CINÉMAFestival de Cannes

CANNES 2019 – « Take me somewhere nice », Bosnie-Herzégovide

© Heretic Outreach

L’ACID – Avec Take me somewhere nice, Ena Sendijarevic présente cette année, dans le cadre de l’ACID, son premier long métrage.

Alma jeune adolescente désabusée décide de partir pour la Bosnie voir son père qui y est hospitalisé. La première vitesse du road-movie est enclenchée, valise au poing et robe en velours lilas sur le dos, Alma quitte sa mère pour partir en quête d’inconnu. Dès les premières images la réalisatrice plonge son.a spectateur.trice dans le décor d’une Bosnie délavée et kitsch qui sied à merveille aux prémisses de ce teen road-movie désabusé. Malheureusement l’errance pop que semblait nous promettre la photographie travaillée d’Ena Sendijarevic est de courte durée.

Très vite le vernis pastel se craquelle et le.a spectateur.trice comprend que la route d’Alma ne la mènera nul part. On sent une volonté chez la réalisatrice de créer un road-movie à l’image du sentiment de l’adolescence de son personnage, seulement voilà, l’adolescence d’Alma est faite majoritairement d’ennui et les spectateurs n’y couperont pas. Pourtant tous les ingrédients du road-movie sont bien là, une quête à accomplir, des embûches, de multiples rencontres, mais l’écriture d’Ena Sendijarevic traite ces événements comme anecdotiques.

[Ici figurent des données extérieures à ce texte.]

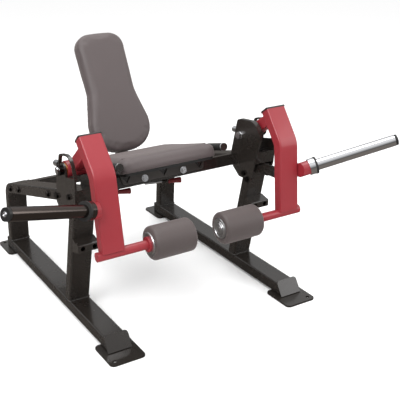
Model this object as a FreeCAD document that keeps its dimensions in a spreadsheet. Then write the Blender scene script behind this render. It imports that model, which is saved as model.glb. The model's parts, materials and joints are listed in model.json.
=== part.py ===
"""Plate-loaded seated leg extension machine with two independent arms.

Millimetres, +Z up, +Y towards the back of the machine, X across it. The user sits facing -Y.
The origin is on the floor, under the middle of the machine's bounding box.
Every length below is a cell of the sheet called "sizes"; the sub-parts are bound to those cells.
"""

import FreeCAD
import Part

import math
import os
import re

import Sketcher
from FreeCAD import Placement, Rotation, Vector

doc = FreeCAD.newDocument("leg_extension_machine")
sheet = doc.addObject("Spreadsheet::Sheet", "sizes")

# ---------------------------------------------------------------- driving sizes
SIZES = {
    # side frames: one tube section throughout
    "frame_width": 960,          # over the outer faces of the two side frames
    "tube_width": 95,            # across the machine
    "tube_depth": 50,            # the tube's other side
    "tube_wall": 3,
    "tube_round": 8,             # outer corner radius of the tube
    "foot_thick": 8,
    "foot_width": 155,
    "foot_length": 168,
    "foot_round": 20,
    "foot_hole_radius": 8,
    "foot_hole_inset": 26,       # hole centre from the plate's outer and end edges
    "front_foot_y": -490,        # front edge of the front foot plates
    "rear_foot_y": 855,          # rear edge of the rear foot plates
    "base_front_y": -372,        # front end of a base beam, along its top
    "base_slant": 33,            # how much further the same end reaches at the floor
    "base_rear_y": 786,
    "cap_thick": 6,
    "cap_rise": 14,              # the slanted caps stand this much above the beam
    "cap_side": 6,               # and this much beyond each side of it
    "front_post_y": -15,         # front face of the front post, at the base beam
    "front_lean": 14.6,          # degrees from upright, forwards
    "rear_post_y": 724,          # front face of the rear post, at the base beam
    "rear_lean": 4.7,            # degrees from upright, forwards
    "rail_height": 579,          # top of the side rail above y = 0
    "rail_pitch": 15.8,          # degrees, rising to the front
    "rail_front_y": -177,
    "rail_bend": 35,             # inner radius where the rear post turns into the rail
    # knee pivot housings
    "pivot_y": -66,
    "pivot_height": 686,
    "plate_thick": 8,
    "plate_nose": 158,           # pivot to the plate's front corner
    "plate_crown": 88,           # pivot to the top of the plate
    "plate_drop": 200,           # pivot to the bottom of the plate
    "plate_back": 72,            # pivot to the plate's rearmost edge
    "hoop_width": 14,
    "hoop_thick": 6,
    "shaft_radius": 15,
    "hub_radius": 35,
    "hub_gap": 0.3,              # hub bush flange to plate, each end
    "bush_wall": 5,
    "bush_flange": 4,
    "bush_length": 28,
    "running_fit": 0.05,         # radial clearance of a shaft in its bush
    "washer_rim": 3,             # washer beyond its shaft
    "washer_thick": 4,
    "nut_across": 30,
    "nut_thick": 12,
    # start-position pins, radial to the pivots
    "pin_inset": 28,             # the pins' line in from the frame's outer face
    "pin_angle": -8.2,           # degrees below the line straight back from the pivot
    "pin_radius": 6,
    "pin_nose": 37,              # pivot to the tip of the pin
    "pin_sleeve_start": 46,
    "pin_sleeve_end": 104,
    "pin_sleeve_radius": 12,
    "pin_knob_radius": 14,
    "pin_knob_start": 120,
    "pin_knob_end": 160,
    "lug_radius": 43,            # the hub's stop lug, which rests on the pin from below
    "lug_width": 18,
    "lug_deep": 16,
    "lug_clear": 0.4,
    # stop brackets and rest stops on the front posts
    "stop_height": 392,          # top of the stop bracket at the post
    "stop_reach": 54,            # how far it stands forward of the post
    "stop_deep": 62,             # height of the bracket at the post
    "stop_face": 32,             # height of its front face
    "stop_sheet": 5,
    "stop_hole_radius": 10,
    "stop_hole_spacing": 52,
    "rest_height": 560,          # middle of the round rest stop
    "rest_radius": 24,
    "rest_buffer": 38,           # length of the rubber on its end
    "rest_gap": 0.4,
    # arms, measured from the pivot
    "left_lift": 5.5,            # degrees that the left arm is held forward of its rest stop
    "arm_reach": 287,            # pivot forward to the arm's bend, on its front face
    "arm_bend_rise": 31,
    "arm_head": 168,             # bend to top, along the front face
    "arm_leg": 307,              # bend to bottom
    "head_lean": 37.3,           # degrees from upright
    "leg_lean": 4.1,
    "arm_bend": 50,              # inner radius of the bend
    "arm_cap": 8,
    "arm_plug": 15,
    "plug_clear": 0.2,
    "link_angle": 34,            # degrees above straight ahead
    "link_size": 50,
    # weight sleeves
    "horn_yaw": 22.9,            # degrees forward of straight out
    "horn_pitch": 15,            # degrees up
    "horn_y": -285,              # where the sleeve's axis crosses the middle of the arm
    "horn_z": -110,
    "stub_radius": 31,
    "stub_end": 96,              # from the middle of the arm, as are the next lengths outwards
    "collar_radius": 36,
    "collar_length": 26,
    "ring_radius": 38,
    "ring_length": 9,
    "sleeve_radius": 25,
    "sleeve_wall": 4,
    "sleeve_neck": 21,           # radius under the collar and the rubber ring
    "sleeve_length": 359,        # free length for plates
    "sleeve_cap": 12,
    "sleeve_cap_radius": 24,
    # leg rollers
    "roller_shaft_radius": 19,
    "roller_shaft_drop": 10,     # shaft centre below the arm's bottom edge
    "roller_shaft_out": 18,      # shaft beyond the arm's outer face
    "roller_inner_x": 81,
    "roller_length": 187,
    "roller_radius": 70,
    "roller_core_radius": 30,
    "roller_gap": 0.5,           # between the roller and the fixed disc on its shaft
    "roller_disc_radius": 31,
    "roller_disc_thick": 8,
    "roller_flange_radius": 42,
    "roller_flange_thick": 5,
    "roller_cap_radius": 45,
    "roller_cap_thick": 9,       # stands in a recess in the foam's inner end
    "roller_hub_radius": 26,
    "roller_hub_thick": 4,
    # seat and its frame, on a slope parallel to the side rails
    "cross_size": 50,            # front crossbeam and spine
    "cross_wall": 3,
    "front_cross_start": -21,    # along the slope, from the point above y = 0
    "rear_cross_start": 576,
    "flange_thick": 8,
    "front_flange_start": 16,
    "front_flange_end": 171,
    "rear_flange_start": 534,
    "rear_flange_end": 708,
    "bolt_radius": 8,
    "bolt_head": 6,
    "bolt_washer_radius": 16,
    "bolt_washer_thick": 3,
    "support_thick": 5,
    "apron_deep": 43,
    "apron_thick": 6,
    "apron_width": 422,
    "seat_width": 470,
    "seat_rear_width": 436,
    "seat_start": -116,          # seat's front edge along the slope
    "seat_length": 430,
    "seat_foam": 57,
    "seat_board": 15,
    "seat_round": 32,
    "board_inset": 12,
    "notch_spacing": 183,
    "notch_width": 54,
    "notch_deep": 37,
    "apron_bolt_spacing": 194,
    "handle_x": 257,
    "handle_radius": 13,
    "handle_grip_radius": 17,
    "handle_bend": 34,
    "handle_start": -136,
    "handle_grip_length": 125,
    "handle_root": 62,           # where the handle bars leave the spine
    "handle_rise": 77,           # bar above the rail's middle line
    # back rest
    "back_y": 309,               # bottom of the back cushion's front face
    "back_height": 582,
    "back_lean": 28.7,
    "back_length": 582,
    "back_top_width": 246,
    "back_waist_width": 236,
    "back_low_width": 306,
    "back_foam": 52,
    "back_board": 15,
    "carriage_start": 322,
    "carriage_length": 110,
    "carriage_wall": 5,
    "carriage_clear": 0.5,
    "upright_length": 440,
    "clamp_radius": 6,
    "clamp_boss_radius": 13,
    "clamp_boss": 12,
    "clamp_knob_radius": 24,
    "clamp_knob_thick": 20,
    # pull rods under the seat
    "rod_y": 60,
    "rod_height": 488,
    "rod_yaw": 15,
    "rod_radius": 6,
    "rod_tail": 92,              # from the guide's middle to the rod's plain end
    "rod_nose": 16,              # from the guide's middle to the grip
    "rod_guide_radius": 11,
    "rod_guide_length": 24,
    "rod_collar_radius": 9,
    "rod_grip_length": 62,
    "rod_grip_small": 8.5,
    "rod_grip_large": 14,
    "right_rod_x": 48,
    "left_rod_x": -210,
}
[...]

De la chanteuse de piano bar aigrie qui la recueille sur la route, en passant par le politicien quadragénaire libidineux qui la prend en stop, la réalisatrice peint dans les rencontres d’Alma l’image d’une Bosnie désabusée enlisée dans un quotidien fait de corruption et de résignation.

Copyright Pupkin

Plus dérangeante encore, cette manière qu’a le film de se complaire dans les représentations stéréotypées du masculin et du féminin. De la mère qui n’aura pour évoquer le père d’Alma que le mot de “salaud”, en passant par la chanteuse qui met en garde la jeune fille sur le fait que les hommes “sont tous les mêmes” et “veulent tous la même chose”, le film construit un discours qui laisse peu de place à l’imagination quant à la représentation des hommes . Et sans surprise, les seuls personnages masculins du film sont effectivement … des “salauds”. Du cousin d’Alma (Emir) dont la brutalité à l’égard de celle-ci est expliqué par son attirance pour elle, en passant par Denis, le stagiaire d’Emir, qui fait assez peu de cas du consentement de la jeune fille, le film réduit les rapports homme/femme à une pulsion sexuelle à assouvir, et dont la femme n’est, bien sûr, jamais le sujet actant.

La scène la plus gênante à ce titre arrive à la fin du film (la cerise sur le gâteau). Alors qu’ils sont tous les deux seuls sur une plage, Alma et Denis sont agressés par deux hommes. La jeune fille s’enfuie alors laissant le jeune homme se faire passer à tabac. Lorsqu’elle revient sur la plage, Denis est allongé sur le sol, ensanglanté, il lui demande alors de lui laisser du temps pour se remettre. Mais la jeune femme s’allonge sur lui et entame un rapport sexuel que le.a spectateur.trice aura bien du mal à envisager comme pleinement consenti (N’importe qui possédant son brevet de secourisme serait à peu près d’accord avec nous pour affirmer qu’un homme battu à mort a plus besoin de soin que de se faire lécher les tétons.) Comme si Alma, ayant intégré cette hypersexualisation de son corps par les hommes, était incapable de construire un autre lien que sexuel, avec eux.
Le seul lieu où le film d’Ena Sendijarevic est tristement paritaire, c’est donc dans cette manière de romantiser dangereusement la disponibilité sexuelle de ses personnages.

Pour notre prochaine destination de road-movie on veillera donc à mieux choisir notre guide.